Beet seeds too will benefit from a good soaking in water. This will dissolve the outer shell and release the tiny seeds, which are clumped into one cork-like kernel.
Here is a checklist of some varieties and proper treatment at planting time:
Beans: Germinate at 60 degrees. Benefit from pre-soaking. Treat with inoculant when planting.
Beets: Germinate at 40 degrees. Soak overnight in water and then sow in a mixture of sand or sawdust to avoid clumping of seedlings.
Broccoli: Plant as seedling in late April; avoid sowing directly into garden.
Cabbage: Treat as you would broccoli.
Carrots: Germinate best at 50 degrees. Cover seeds sparingly when sowing and mix with radishes, which will help break up soil around slowgerminating carrots, thus making it easier for them to sprout.
Corn: Soak four to six hours before planting. Regular hybrids will germinate at 50 degrees. New supersweet varieties, which sprout at 70 degrees, germinate poorly in cool soil and should be planted shallowly.
Cucumber: Germinates at 60 degrees or above. For high germination rate, sprout seeds indoors on paper towels before planting in the ground.

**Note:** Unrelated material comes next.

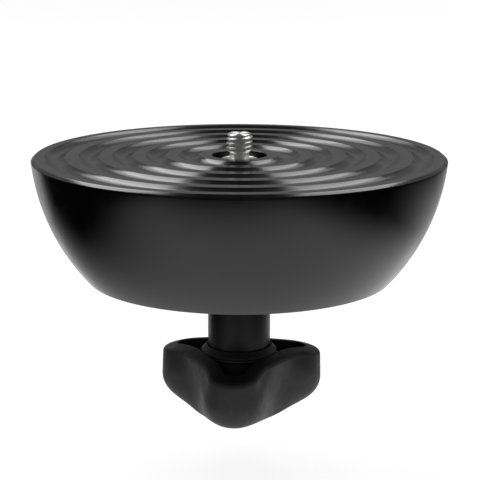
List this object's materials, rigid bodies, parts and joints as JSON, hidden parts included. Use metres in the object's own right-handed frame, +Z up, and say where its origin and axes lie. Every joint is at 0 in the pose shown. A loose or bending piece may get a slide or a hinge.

Peas: Germinate at 40 degrees. Soak in water and treat with inoculant before sowing. Sow dwarf varieties on either side of climbing types to give extra support. Sow peas thickly and do not thin.
Radishes: Germinate at 40 degrees.
Spinach: Germinates at 40 degrees. Soak overnight in acidified water for best germination. Avoid sowing when soil temperatures are above 75 degrees.
Squash: Germinates at 60 degrees or above. All types of squash are best sown from seed, but benefit from being pre-sprouted on paper towels before being put into the garden.